Task to carry out >> Extract, unchanged, each line of the listing below from its first line through the line that contains "a few seeds.", inclusive, and nothing else.

BEGIN Entries supplied

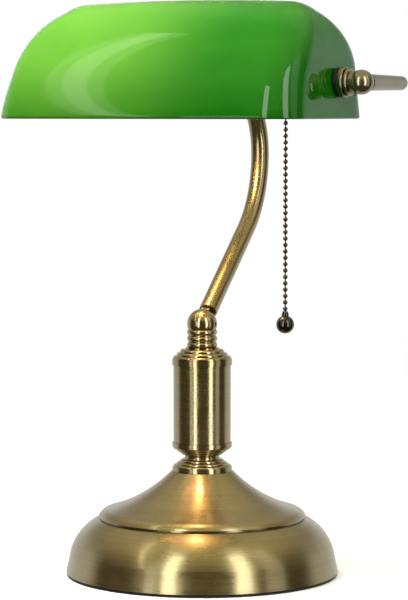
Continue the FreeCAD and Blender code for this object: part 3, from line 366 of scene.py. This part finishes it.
def green_glass():
    """Cased green glass with a fire-polished gloss, faint ream and a few seeds.

    Its colour carries painted light and shade: lighter towards the left end of the shade and deeper towards
    the right end and near the rim.
    """
    finish = Finish("green_glass", Roughness=0.35, Specular_IOR_Level=0.0, Coat_Weight=1.0,
                    Coat_Roughness=0.035, Coat_IOR=1.5, Subsurface_Weight=0.3,
                    Subsurface_Scale=0.010, Subsurface_Anisotropy=0.3,
                    Subsurface_Radius=SCATTER_RADIUS)
    along, _, up = finish.parts(finish.place)
    # Painted light and shade: a lit green at the left end fades to a shaded green at the right, and the
    # colour is painted darker near the rim.
    left = finish.remap(along, SHADE_LOW.x * 0.4, SHADE_HIGH.x * 0.55, 1.0, 0.0)
    rim = finish.remap(up, SHADE_LOW.z, SHADE_LOW.z + RIM_SHADE_BAND, 0.45, 0.0)
    density = finish.spread(finish.noise(9.0, 2.0), 0.0, 0.3)
    ream = finish.noise(14.0, 3.0, finish.stretched((1.0, 2.5, 4.0)))
    seeds = finish.remap(finish.noise(1400.0, 1.0), 0.80, 0.84, 0.0, 0.5)
    tone = finish.blend(left, GLASS_SHADED_RIGHT, GLASS_LIT_LEFT)
    tone = finish.blend(rim, tone, GLASS_RIM_SHADE)
    tone = finish.blend(density, tone, GLASS_DENSE)
    tone = finish.blend(finish.remap(ream, 0.4, 0.7, 0.0, 0.12), tone, GLASS_REAM)
    finish.set("Base Color", finish.blend(seeds, tone, GLASS_SEED))
    ripple = finish.bump(finish.noise(26.0, 2.0), 0.05 * MM, 0.35)
    finish.set("Coat Normal", ripple)
    finish.set("Normal", ripple)
    return finish.material


def opal_lining():
    """White opal layer inside the shade."""
    finish = Finish("opal_lining", IOR=1.5, Coat_Weight=0.6, Coat_Roughness=0.05,
                    Subsurface_Weight=0.4, Subsurface_Scale=0.006)
    cloud = finish.spread(finish.noise(22.0, 4.0), 0.0, 1.0)
    finish.set("Base Color", finish.blend(cloud, OPAL_LIGHT, OPAL_GREEN))
    finish.set("Roughness", finish.spread(finish.noise(300.0, 3.0), 0.16, 0.28))
    finish.set("Normal", finish.bump(finish.noise(30.0, 2.0), 0.08 * MM, 0.4))
    return finish.material


# ---- glass shade ----------------------------------------------------------------------

WALL = 4.0 * MM
RIM_ROUND = 1.5 * MM
SHOULDER = 30.0 * MM    # level at which the rear and the ends start to arch over
END_ROUND = 33.0 * MM   # how far the ends come in from there to the ridge
END_DRAFT = 3.2 * MM    # how far they lean in below it
CORNER = 22.0 * MM      # radius of the corners, seen from above
CORNER_SHARE = 0.45     # largest share of the depth that a corner takes
FRONT_POWER = 1.35      # bulge of the front, where 2 would be an ellipse
CROWN = 4.0 * MM        # fall of the ridge towards its ends
BOW = 3.5 * MM          # how far back the front's ends lie
CORNER_STEPS = 10
LONG_STEPS = 40
END_STEPS = 16
OUTER_STEPS = 44
INNER_STEPS = 40
RIM_STEPS = 4
RIGHT_ANGLE = math.pi / 2


def clamp(value):
    """The value, kept between 0 and 1."""
    return min(max(value, 0), 1)


def shade_outline(level, inset):
    """Half length, front, rear and corner radius of the shade at a level over its rim."""
    height = SHADE_HEIGHT - inset
    share = clamp(level / height)
    above = clamp((level - SHOULDER) / (height - SHOULDER))
    arch = math.sqrt(max(1 - above ** 2, 0))
    draft = END_DRAFT * clamp(level / SHOULDER)
    half = SHADE_HIGH.x - inset - draft - END_ROUND * (1 - arch)
    front = (KNOB.y - SHADE_LOW.y - inset) * math.sqrt(max(1 - share ** FRONT_POWER, 0))
    rear = (SHADE_HIGH.y - KNOB.y - inset) * arch
    corner = min(CORNER - inset, CORNER_SHARE * (front + rear))
    return half, front, rear, corner


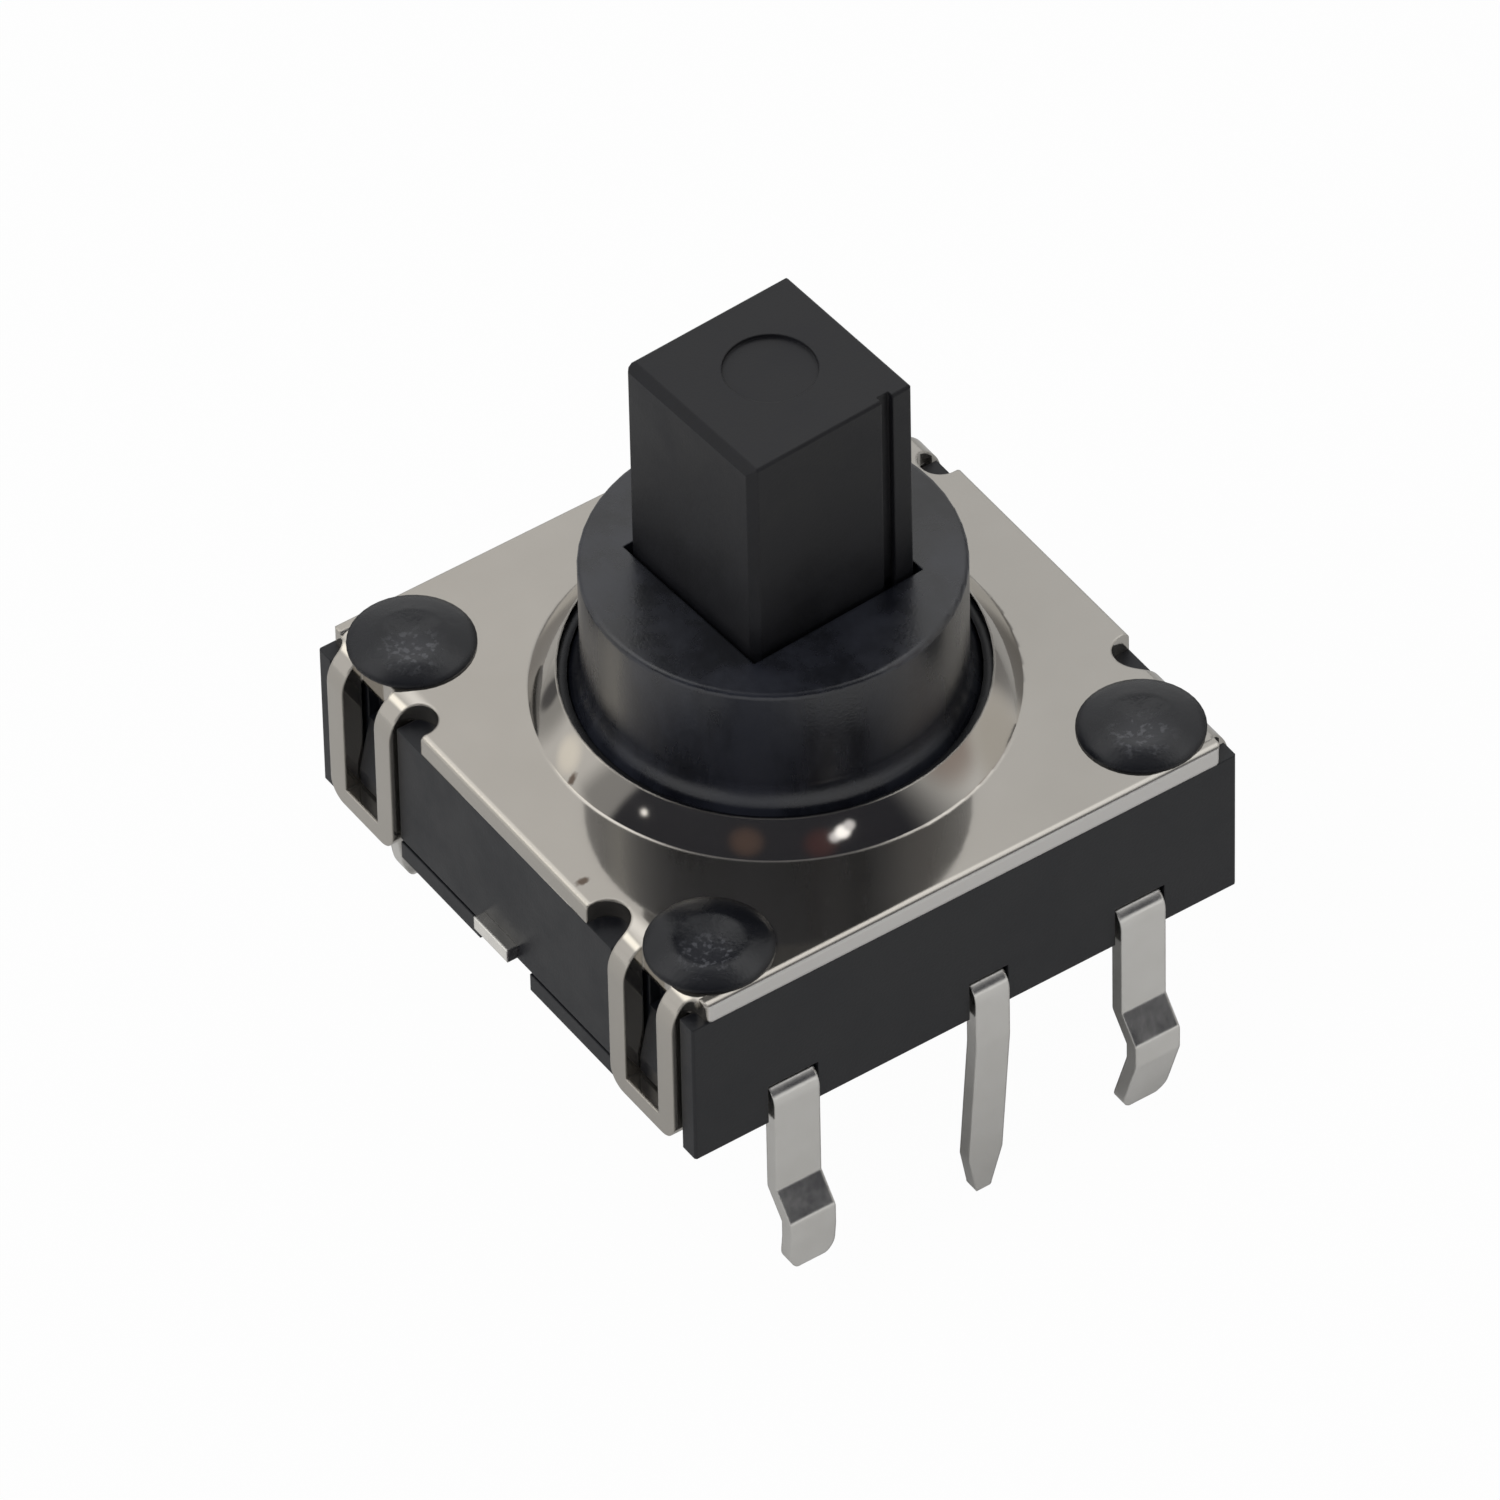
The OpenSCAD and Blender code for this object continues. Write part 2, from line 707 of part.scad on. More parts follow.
module mid_pin(x) {
    y = -face - pin_proud + strip_t / 2;
    foot = -mid_pin_len + strip_t / 2;
    translate([x, 0, 0]) intersection() {
        rotate([90, 0, 90]) linear_extrude(mid_pin_w, center = true)
            pin_section([[y, -mid_lean_start], [y + mid_lean, foot]]);
        rotate([90, 0, 0]) linear_extrude(2 * body_w, center = true) mid_pin_outline();
    }
}

// The flat part of a terminal inside the housing: a strip, its pin's root and raised contacts.
module lead(points, pin_w, contacts, rim_pads) {
    translate([0, 0, strip_h]) linear_extrude(strip_t) {
        track(points, strip_w);
        translate([points[0][0] - pin_w / 2, -face + pin_bend_r]) square([pin_w, pin_root]);
        for (p = contacts)
            translate(p) circle(contact_r);
        for (p = rim_pads)
            translate(p) circle(rim_pad_r);
    }
    for (p = contacts)
        translate([p[0], p[1], strip_h]) cylinder(r = contact_r - 0.12, h = well_z - strip_h);
    for (p = rim_pads)
        translate([p[0], p[1], strip_h]) cylinder(r = rim_pad_r - 0.06, h = well_z - strip_h);
}

// Side contact with its pin at the left of the -Y side and a cut-off lead stub at -X.
module side_lead() {
    lead([[-outer_pin_x, -face + lead_start], [-outer_pin_x, -lead_turn], [-dome_pitch, 0]],
         outer_pin_w, [[-dome_pitch, 0]], []);
    translate([-face - stub_out, stub_y - stub_w / 2, strip_h])
        cube([face + stub_out - dome_pitch, stub_w, strip_t]);
}

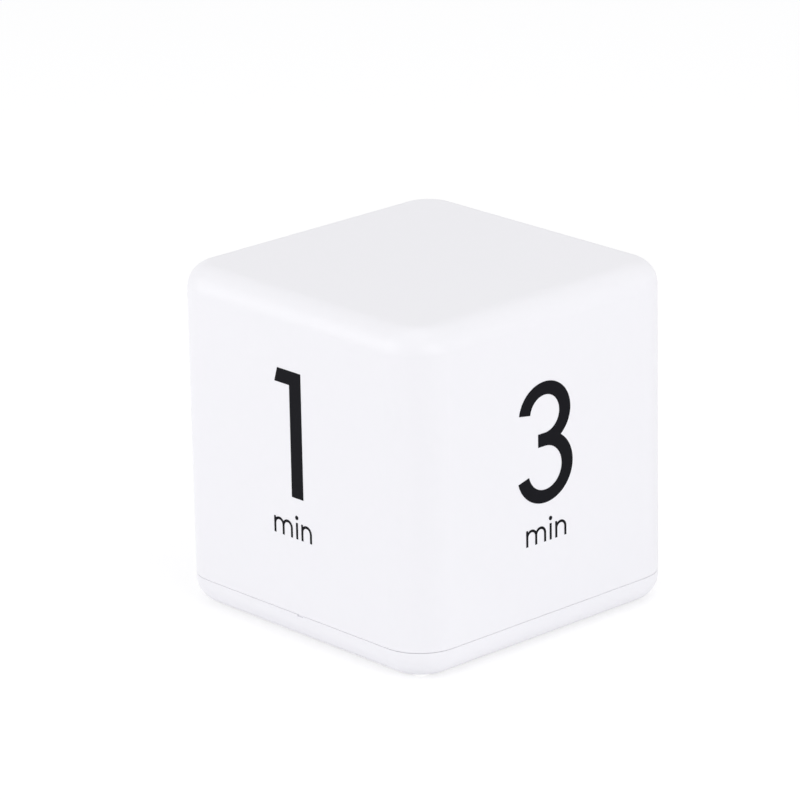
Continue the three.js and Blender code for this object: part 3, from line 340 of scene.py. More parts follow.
def prism(name, shapes, low, high):
    # upright solids: each shape is [outline], or [outline, hole] with as many points in both
    points, faces = [], []
    for shape in shapes:
        starts = []
        for line in shape:
            area = sum(a[0] * b[1] - b[0] * a[1] for a, b in zip(line, line[1:] + line[:1]))
            start, count = len(points), len(line)
            points += [(x, y, z) for z in (low, high) for x, y in (line if area > 0 else line[::-1])]
            for index in range(count):
                after = (index + 1) % count
                wall = [start + index, start + after, start + count + after, start + count + index]
                faces.append(wall[::-1] if starts else wall)
            starts.append(start)
        if len(starts) == 1:
            faces += [[start + index for index in reversed(range(count))],
                      [start + count + index for index in range(count)]]
            continue
        outer, inner = starts
        for index in range(count):
            after = (index + 1) % count
            floor = [outer + after, outer + index, inner + index, inner + after]
            faces += [floor, [place + count for place in reversed(floor)]]
    return meshPiece(name, points, faces)


def box(x, half, front, back, low, high):
    # half a width to each side of x
    corners = [(x - half, front), (x + half, front), (x + half, back), (x - half, back)]
    return prism("box", [[corners]], low, high)


leastStep = 0.0001  # points closer than this are one
leastCorner = 0.02
weldGap = 0.0005
edgeSteps = 4  # facets on a small rounded edge
overrun = 1  # how far a cutter runs past what it cuts


def turned(name, profile, steps):
    # profile points are (radius, height) from one end to the other, and both ends lie on the axis
    points, faces, rings = [], [], []
    for radius, height in profile:
        onAxis = radius < leastStep
        ring = [(0, 0, height)] if onAxis else [(x, y, height) for x, y in loop(0, 0, radius, radius, steps)]
        rings.append(range(len(points), len(points) + len(ring)))
        points += ring
    for pair in zip(rings, rings[1:]):
        for step in range(steps):
            low, high = [[ring[turn % len(ring)] for turn in (step, step + 1)] for ring in pair]
            faces.append(list(dict.fromkeys(low + high[::-1])))
    return meshPiece(name, points, faces)


def startShape(name, inputs):
    return startTree(name, "GeometryNodeTree", {**inputs, "Material": "Finish"}, {"Geometry": "Geometry"})


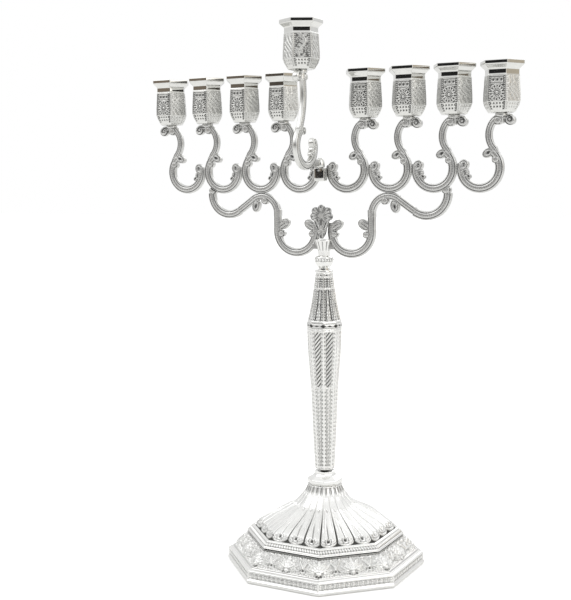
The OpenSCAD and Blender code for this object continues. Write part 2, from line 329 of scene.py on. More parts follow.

END Entries supplied

Exercise solution >>
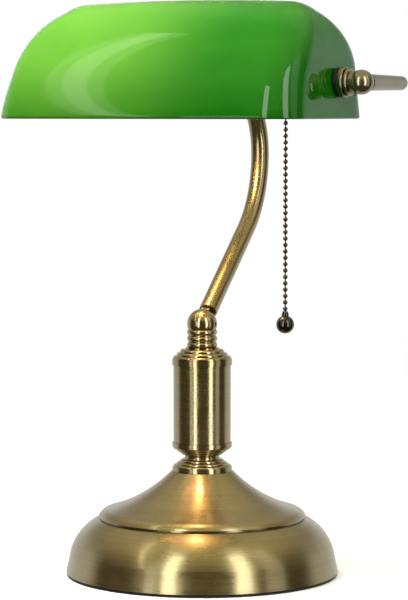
Continue the FreeCAD and Blender code for this object: part 3, from line 366 of scene.py. This part finishes it.
def green_glass():
    """Cased green glass with a fire-polished gloss, faint ream and a few seeds.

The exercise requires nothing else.